Unavailable at the time of the IFI’s Jean-Pierre Melville retrospective in 2003, the director’s superb 1969 French Resistance drama is now receiving a welcome re-release in a new 35mm print.

Made between ‘Le Samourai’ and ‘Le Cercle rouge’, at the peak of Melville’s powers (though he’d been planning a film of Joseph Kessel’s book for 25 years), ‘Army in the Shadows’ is one of the great director’s very finest achievements. It helps, of course, that he had fought for the French Resistance himself, and was able to draw on personal memories of people, places, events and, most importantly, the strategies and methods of the Underground; for, as he chronicles a four-month period in the lives of a group of freedom fighters led by Philippe Gerbier (Lino Ventura), depicting their furtive battles against the occupying Nazis (first shown, famously, marching on the Champs-Elysees), collaborators and, most dangerously, traitors in their own camp, the film is imbued not only with the authenticity of history but with the truth of first-hand remembrance.

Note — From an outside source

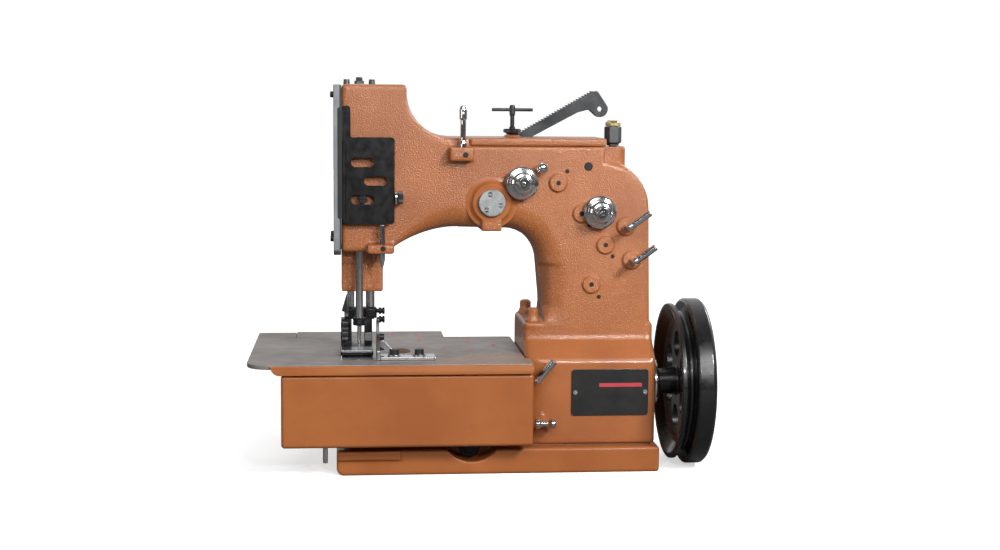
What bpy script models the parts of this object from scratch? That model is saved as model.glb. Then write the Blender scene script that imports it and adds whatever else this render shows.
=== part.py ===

This, in turn, means that the movie in many ways feels very like Melville’s crime thrillers, both in his masterly ability to create suspense—note the remarkable build-up to Gerbier’s attempted break-out from Gestapo HQ—and in his cool, clear-eyed focus on questions of honour and courage, loyalty and betrayal. The world depicted is one where trust, though in short supply, is most important; it’s impossible to know not only how far others may be depended on, but even how far you yourself might act under torture and threat of death.—Geoff Andrew.